--- Dataset content ---
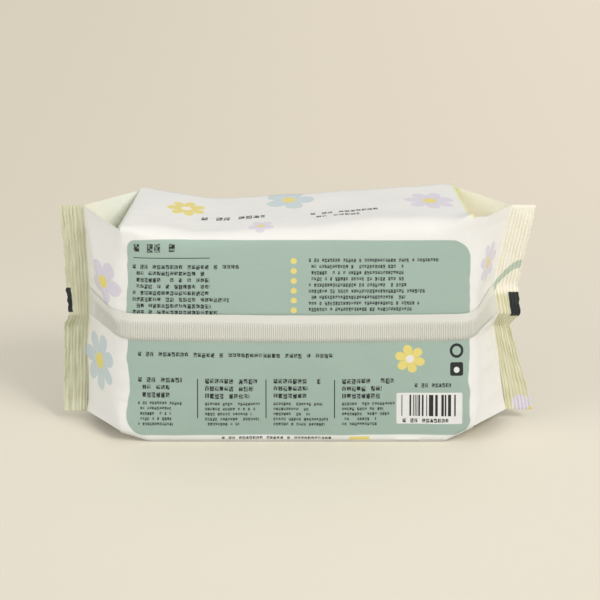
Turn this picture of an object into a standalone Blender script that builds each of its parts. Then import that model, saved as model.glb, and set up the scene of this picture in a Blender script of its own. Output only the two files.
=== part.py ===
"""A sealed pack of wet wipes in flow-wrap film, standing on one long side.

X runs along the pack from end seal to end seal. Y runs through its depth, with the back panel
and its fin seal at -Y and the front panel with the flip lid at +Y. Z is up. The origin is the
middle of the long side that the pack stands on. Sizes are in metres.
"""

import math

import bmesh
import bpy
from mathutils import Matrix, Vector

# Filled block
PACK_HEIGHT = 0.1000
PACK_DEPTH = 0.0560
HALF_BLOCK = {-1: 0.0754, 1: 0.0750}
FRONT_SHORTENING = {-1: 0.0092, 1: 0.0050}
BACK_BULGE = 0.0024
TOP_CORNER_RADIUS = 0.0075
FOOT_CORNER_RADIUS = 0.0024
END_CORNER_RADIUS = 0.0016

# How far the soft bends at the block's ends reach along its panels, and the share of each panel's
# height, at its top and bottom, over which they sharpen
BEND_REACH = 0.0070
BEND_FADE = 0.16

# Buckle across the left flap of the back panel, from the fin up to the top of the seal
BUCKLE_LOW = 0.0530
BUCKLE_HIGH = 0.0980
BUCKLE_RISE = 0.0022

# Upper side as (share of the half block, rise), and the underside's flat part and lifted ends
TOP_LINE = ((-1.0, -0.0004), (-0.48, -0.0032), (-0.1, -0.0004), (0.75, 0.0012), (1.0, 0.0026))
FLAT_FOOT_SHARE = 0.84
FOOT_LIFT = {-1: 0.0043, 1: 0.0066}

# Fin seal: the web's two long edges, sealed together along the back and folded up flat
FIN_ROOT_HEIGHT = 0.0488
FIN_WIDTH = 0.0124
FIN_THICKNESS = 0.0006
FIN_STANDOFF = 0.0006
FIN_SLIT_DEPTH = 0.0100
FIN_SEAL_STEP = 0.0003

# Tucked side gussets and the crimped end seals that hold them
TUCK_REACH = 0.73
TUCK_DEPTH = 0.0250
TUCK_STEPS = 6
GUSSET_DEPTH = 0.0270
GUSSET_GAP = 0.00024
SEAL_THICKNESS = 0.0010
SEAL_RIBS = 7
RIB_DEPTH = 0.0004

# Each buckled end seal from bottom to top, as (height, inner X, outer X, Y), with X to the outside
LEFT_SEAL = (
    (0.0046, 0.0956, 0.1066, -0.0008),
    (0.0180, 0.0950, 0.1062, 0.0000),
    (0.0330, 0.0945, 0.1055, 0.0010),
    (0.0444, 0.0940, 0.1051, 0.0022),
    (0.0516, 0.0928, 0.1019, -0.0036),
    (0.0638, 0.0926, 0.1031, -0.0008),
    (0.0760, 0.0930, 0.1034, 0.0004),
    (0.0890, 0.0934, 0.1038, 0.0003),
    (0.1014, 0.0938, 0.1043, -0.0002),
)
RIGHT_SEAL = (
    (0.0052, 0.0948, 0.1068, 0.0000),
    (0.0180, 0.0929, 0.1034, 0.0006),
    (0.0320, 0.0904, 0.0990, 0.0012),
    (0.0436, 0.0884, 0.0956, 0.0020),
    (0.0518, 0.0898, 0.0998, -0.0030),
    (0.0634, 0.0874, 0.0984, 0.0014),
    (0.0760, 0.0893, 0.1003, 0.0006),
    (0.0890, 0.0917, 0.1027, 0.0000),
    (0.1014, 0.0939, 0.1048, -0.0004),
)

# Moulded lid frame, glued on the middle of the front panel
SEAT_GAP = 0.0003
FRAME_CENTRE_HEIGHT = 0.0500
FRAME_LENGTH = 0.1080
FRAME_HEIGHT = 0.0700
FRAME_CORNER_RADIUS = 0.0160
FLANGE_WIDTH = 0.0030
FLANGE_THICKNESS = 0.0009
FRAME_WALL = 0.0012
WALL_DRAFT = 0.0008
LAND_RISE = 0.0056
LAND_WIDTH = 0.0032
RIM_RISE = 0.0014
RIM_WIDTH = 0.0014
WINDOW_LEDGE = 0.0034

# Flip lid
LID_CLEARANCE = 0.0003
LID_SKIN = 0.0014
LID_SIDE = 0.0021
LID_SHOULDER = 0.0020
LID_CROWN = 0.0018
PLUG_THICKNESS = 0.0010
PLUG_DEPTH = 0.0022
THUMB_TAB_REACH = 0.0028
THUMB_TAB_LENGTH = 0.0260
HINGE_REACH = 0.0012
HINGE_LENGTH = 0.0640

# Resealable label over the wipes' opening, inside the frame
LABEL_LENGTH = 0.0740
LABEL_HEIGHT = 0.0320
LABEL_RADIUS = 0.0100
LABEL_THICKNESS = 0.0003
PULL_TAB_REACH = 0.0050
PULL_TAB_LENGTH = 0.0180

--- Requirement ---
Extract each line of the material exactly as it stands.

--- Final result ---
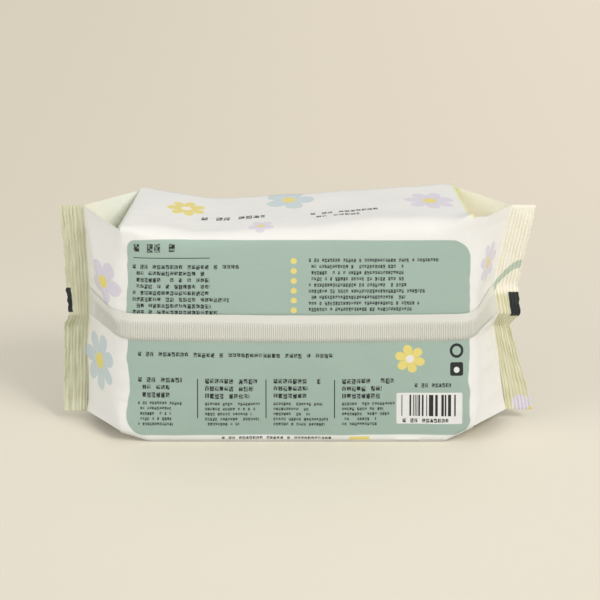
Turn this picture of an object into a standalone Blender script that builds each of its parts. Then import that model, saved as model.glb, and set up the scene of this picture in a Blender script of its own. Output only the two files.
=== part.py ===
"""A sealed pack of wet wipes in flow-wrap film, standing on one long side.

X runs along the pack from end seal to end seal. Y runs through its depth, with the back panel
and its fin seal at -Y and the front panel with the flip lid at +Y. Z is up. The origin is the
middle of the long side that the pack stands on. Sizes are in metres.
"""

import math

import bmesh
import bpy
from mathutils import Matrix, Vector

# Filled block
PACK_HEIGHT = 0.1000
PACK_DEPTH = 0.0560
HALF_BLOCK = {-1: 0.0754, 1: 0.0750}
FRONT_SHORTENING = {-1: 0.0092, 1: 0.0050}
BACK_BULGE = 0.0024
TOP_CORNER_RADIUS = 0.0075
FOOT_CORNER_RADIUS = 0.0024
END_CORNER_RADIUS = 0.0016

# How far the soft bends at the block's ends reach along its panels, and the share of each panel's
# height, at its top and bottom, over which they sharpen
BEND_REACH = 0.0070
BEND_FADE = 0.16

# Buckle across the left flap of the back panel, from the fin up to the top of the seal
BUCKLE_LOW = 0.0530
BUCKLE_HIGH = 0.0980
BUCKLE_RISE = 0.0022

# Upper side as (share of the half block, rise), and the underside's flat part and lifted ends
TOP_LINE = ((-1.0, -0.0004), (-0.48, -0.0032), (-0.1, -0.0004), (0.75, 0.0012), (1.0, 0.0026))
FLAT_FOOT_SHARE = 0.84
FOOT_LIFT = {-1: 0.0043, 1: 0.0066}

# Fin seal: the web's two long edges, sealed together along the back and folded up flat
FIN_ROOT_HEIGHT = 0.0488
FIN_WIDTH = 0.0124
FIN_THICKNESS = 0.0006
FIN_STANDOFF = 0.0006
FIN_SLIT_DEPTH = 0.0100
FIN_SEAL_STEP = 0.0003

# Tucked side gussets and the crimped end seals that hold them
TUCK_REACH = 0.73
TUCK_DEPTH = 0.0250
TUCK_STEPS = 6
GUSSET_DEPTH = 0.0270
GUSSET_GAP = 0.00024
SEAL_THICKNESS = 0.0010
SEAL_RIBS = 7
RIB_DEPTH = 0.0004

# Each buckled end seal from bottom to top, as (height, inner X, outer X, Y), with X to the outside
LEFT_SEAL = (
    (0.0046, 0.0956, 0.1066, -0.0008),
    (0.0180, 0.0950, 0.1062, 0.0000),
    (0.0330, 0.0945, 0.1055, 0.0010),
    (0.0444, 0.0940, 0.1051, 0.0022),
    (0.0516, 0.0928, 0.1019, -0.0036),
    (0.0638, 0.0926, 0.1031, -0.0008),
    (0.0760, 0.0930, 0.1034, 0.0004),
    (0.0890, 0.0934, 0.1038, 0.0003),
    (0.1014, 0.0938, 0.1043, -0.0002),
)
RIGHT_SEAL = (
    (0.0052, 0.0948, 0.1068, 0.0000),
    (0.0180, 0.0929, 0.1034, 0.0006),
    (0.0320, 0.0904, 0.0990, 0.0012),
    (0.0436, 0.0884, 0.0956, 0.0020),
    (0.0518, 0.0898, 0.0998, -0.0030),
    (0.0634, 0.0874, 0.0984, 0.0014),
    (0.0760, 0.0893, 0.1003, 0.0006),
    (0.0890, 0.0917, 0.1027, 0.0000),
    (0.1014, 0.0939, 0.1048, -0.0004),
)

# Moulded lid frame, glued on the middle of the front panel
SEAT_GAP = 0.0003
FRAME_CENTRE_HEIGHT = 0.0500
FRAME_LENGTH = 0.1080
FRAME_HEIGHT = 0.0700
FRAME_CORNER_RADIUS = 0.0160
FLANGE_WIDTH = 0.0030
FLANGE_THICKNESS = 0.0009
FRAME_WALL = 0.0012
WALL_DRAFT = 0.0008
LAND_RISE = 0.0056
LAND_WIDTH = 0.0032
RIM_RISE = 0.0014
RIM_WIDTH = 0.0014
WINDOW_LEDGE = 0.0034

# Flip lid
LID_CLEARANCE = 0.0003
LID_SKIN = 0.0014
LID_SIDE = 0.0021
LID_SHOULDER = 0.0020
LID_CROWN = 0.0018
PLUG_THICKNESS = 0.0010
PLUG_DEPTH = 0.0022
THUMB_TAB_REACH = 0.0028
THUMB_TAB_LENGTH = 0.0260
HINGE_REACH = 0.0012
HINGE_LENGTH = 0.0640

# Resealable label over the wipes' opening, inside the frame
LABEL_LENGTH = 0.0740
LABEL_HEIGHT = 0.0320
LABEL_RADIUS = 0.0100
LABEL_THICKNESS = 0.0003
PULL_TAB_REACH = 0.0050
PULL_TAB_LENGTH = 0.0180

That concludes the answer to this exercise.